» **Task to complete**: Copy every line of the listing that holds the string "manifold".

» **Available data**:
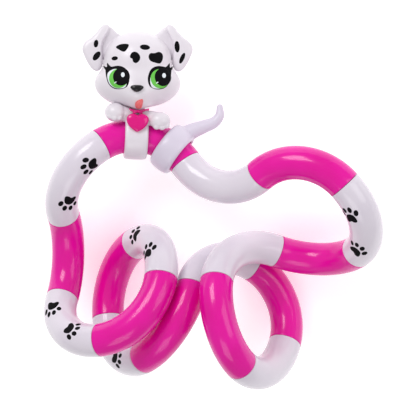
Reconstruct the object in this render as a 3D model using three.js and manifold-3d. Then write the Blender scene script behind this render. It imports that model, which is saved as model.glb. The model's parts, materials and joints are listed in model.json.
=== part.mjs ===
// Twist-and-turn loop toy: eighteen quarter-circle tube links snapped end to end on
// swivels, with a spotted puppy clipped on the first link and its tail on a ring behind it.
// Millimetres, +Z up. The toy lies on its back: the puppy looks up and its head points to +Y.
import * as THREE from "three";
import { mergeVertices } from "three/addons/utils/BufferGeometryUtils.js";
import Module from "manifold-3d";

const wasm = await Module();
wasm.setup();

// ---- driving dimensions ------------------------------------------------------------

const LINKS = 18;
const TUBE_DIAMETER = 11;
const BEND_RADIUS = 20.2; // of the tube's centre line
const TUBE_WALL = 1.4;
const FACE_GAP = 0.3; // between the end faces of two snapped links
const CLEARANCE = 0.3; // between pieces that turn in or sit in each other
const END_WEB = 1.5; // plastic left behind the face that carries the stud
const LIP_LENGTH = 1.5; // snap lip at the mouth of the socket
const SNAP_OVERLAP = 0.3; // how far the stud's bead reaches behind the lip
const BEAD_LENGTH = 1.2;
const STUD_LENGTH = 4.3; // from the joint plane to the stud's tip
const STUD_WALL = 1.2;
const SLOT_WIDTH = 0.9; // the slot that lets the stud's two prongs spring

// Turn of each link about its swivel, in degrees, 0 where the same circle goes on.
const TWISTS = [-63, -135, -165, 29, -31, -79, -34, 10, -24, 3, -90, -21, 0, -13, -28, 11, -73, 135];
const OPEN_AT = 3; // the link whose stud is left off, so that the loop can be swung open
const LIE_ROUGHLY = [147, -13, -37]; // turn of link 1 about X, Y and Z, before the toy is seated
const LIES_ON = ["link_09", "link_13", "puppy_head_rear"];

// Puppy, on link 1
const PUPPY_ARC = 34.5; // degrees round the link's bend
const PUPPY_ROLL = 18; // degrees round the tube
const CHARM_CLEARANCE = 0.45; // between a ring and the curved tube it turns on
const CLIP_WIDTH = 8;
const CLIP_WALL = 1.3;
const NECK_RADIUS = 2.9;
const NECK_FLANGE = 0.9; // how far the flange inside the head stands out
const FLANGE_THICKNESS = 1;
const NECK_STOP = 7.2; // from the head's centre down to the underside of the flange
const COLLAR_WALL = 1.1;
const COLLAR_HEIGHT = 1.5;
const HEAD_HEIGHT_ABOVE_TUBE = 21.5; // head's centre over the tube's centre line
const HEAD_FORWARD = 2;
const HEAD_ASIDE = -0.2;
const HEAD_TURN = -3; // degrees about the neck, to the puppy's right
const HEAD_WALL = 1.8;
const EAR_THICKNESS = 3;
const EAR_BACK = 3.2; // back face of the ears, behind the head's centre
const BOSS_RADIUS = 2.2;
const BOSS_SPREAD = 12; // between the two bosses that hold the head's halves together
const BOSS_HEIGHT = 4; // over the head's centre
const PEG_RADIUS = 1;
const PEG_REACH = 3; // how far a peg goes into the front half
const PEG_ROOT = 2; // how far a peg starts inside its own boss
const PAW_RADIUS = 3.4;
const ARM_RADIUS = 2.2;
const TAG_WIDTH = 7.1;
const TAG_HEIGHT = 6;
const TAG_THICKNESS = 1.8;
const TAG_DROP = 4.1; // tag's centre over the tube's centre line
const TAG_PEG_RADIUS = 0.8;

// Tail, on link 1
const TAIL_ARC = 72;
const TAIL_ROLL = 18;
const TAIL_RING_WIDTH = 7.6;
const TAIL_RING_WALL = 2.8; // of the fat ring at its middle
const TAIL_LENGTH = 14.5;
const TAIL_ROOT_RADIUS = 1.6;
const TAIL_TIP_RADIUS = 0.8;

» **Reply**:
Reconstruct the object in this render as a 3D model using three.js and manifold-3d. Then write the Blender scene script behind this render. It imports that model, which is saved as model.glb. The model's parts, materials and joints are listed in model.json.
import Module from "manifold-3d";